2. The Limits of Economic Calculation

  • What are the requirements for economic calculation?

  • How can things that don't enter into the items of accountancy and calculation be evaluated and be taken in consideration?

Comment: "Economic calculation … is a method available only to people acting in the economic system of the division of labor in a social order based upon private ownership of the means of production."

  • Why is it nonsensical to reckon national income or national wealth?

  • What is meant by "prices are not measured in money; they consist in money"?

3. The Changeability of Prices

Comment: "The popular notions about money and money prices are not derived from ideas formed in the past. It would wrong to interpret them as atavistic remnants."

  • Why are the ideas of price stability fallacious? Why is it so popular?

4. Stabilization

  • Why is the conception of stabilization useless in a world of perpetual change?

  • Why is it nonsensical to compare the baskets of commodities over time in order to define index number methods? What are the obstacles in regard to technological features of the commodities? Would it be possible to realize it if there weren't these obstacles?

Comment: "Only if people were to value the same things always in the same way, could we consider price changes as expressive of changes in the power of money to buy things."

  • Why can't other things remain equal if the purchasing power of money changes?

  • Does human action imply change?

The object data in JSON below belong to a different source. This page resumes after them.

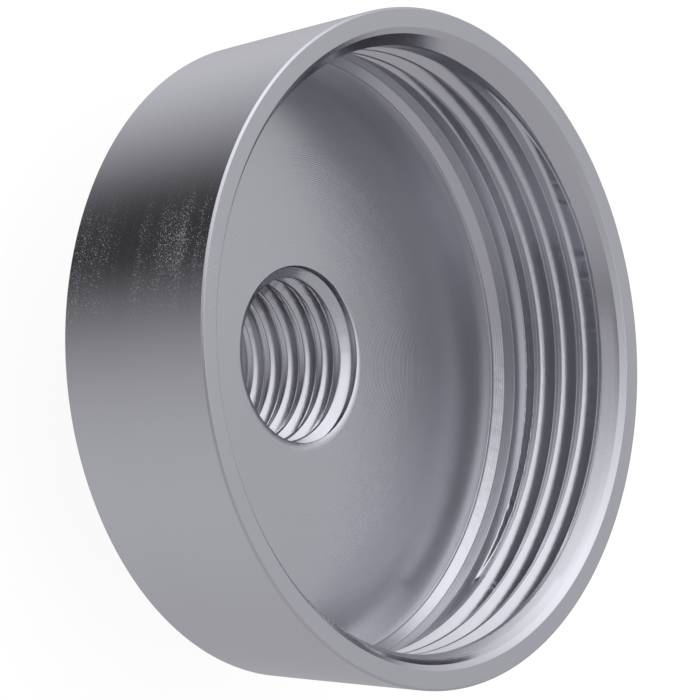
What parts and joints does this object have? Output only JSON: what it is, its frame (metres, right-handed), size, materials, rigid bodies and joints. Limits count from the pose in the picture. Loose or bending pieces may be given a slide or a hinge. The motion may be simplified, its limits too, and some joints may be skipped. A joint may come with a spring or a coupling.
{
  "type": "threaded cap",
  "caption": "Turned aluminium cup with a large internal thread at its mouth and a threaded hole through its floor and rear neck.",
  "frame": {"origin": "centre of the neck's end face, on which the cap stands", "axes": "+Z along the turning axis, from the neck to the open mouth; +X at azimuth 0 of the mouth thread"},
  "size_m": [0.0364, 0.0364, 0.0178],
  "materials": {
    "bare_aluminium": "satin, fine turning marks"
  },
  "bodies": {
    "root": {"threaded_cap": "bare_aluminium"}
  },
  "joints": []
}
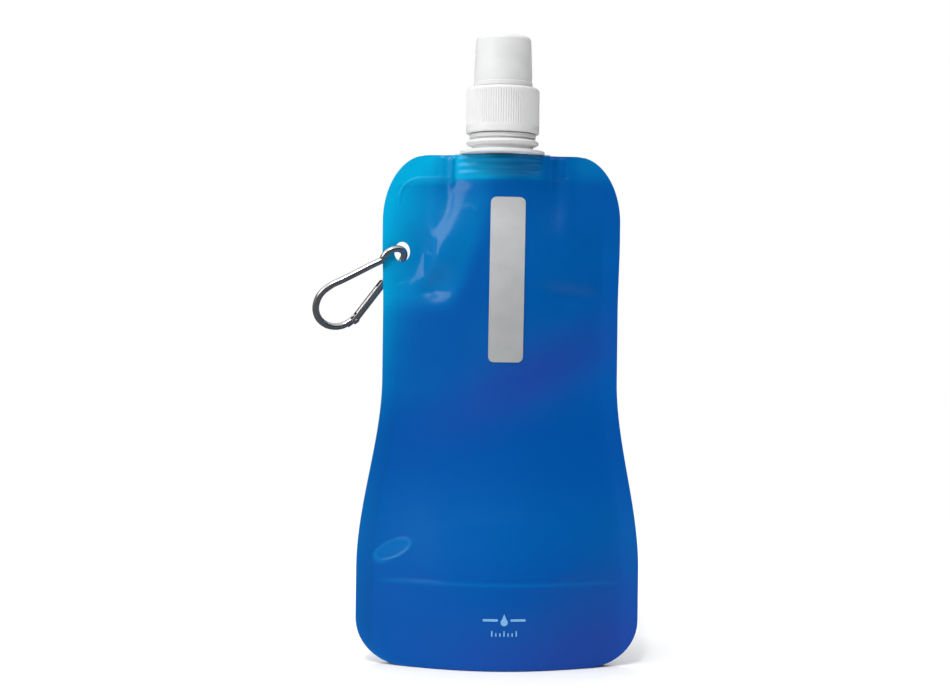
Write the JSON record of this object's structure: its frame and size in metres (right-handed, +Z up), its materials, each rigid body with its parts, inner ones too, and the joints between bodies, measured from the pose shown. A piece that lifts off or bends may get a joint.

Why?

5. The Root of the Stabilization Idea

  • What is meant by, "What economic calculation requires is a monetary system whose functioning is not sabotaged by government interference"?

  • What are the problems of government bonds?

  • How is the interest for government bonds financed?

Comment: "Financing a war through loans does not shift the burden to the sons and grandsons. It is merely a method of distributing the burden among the citizens."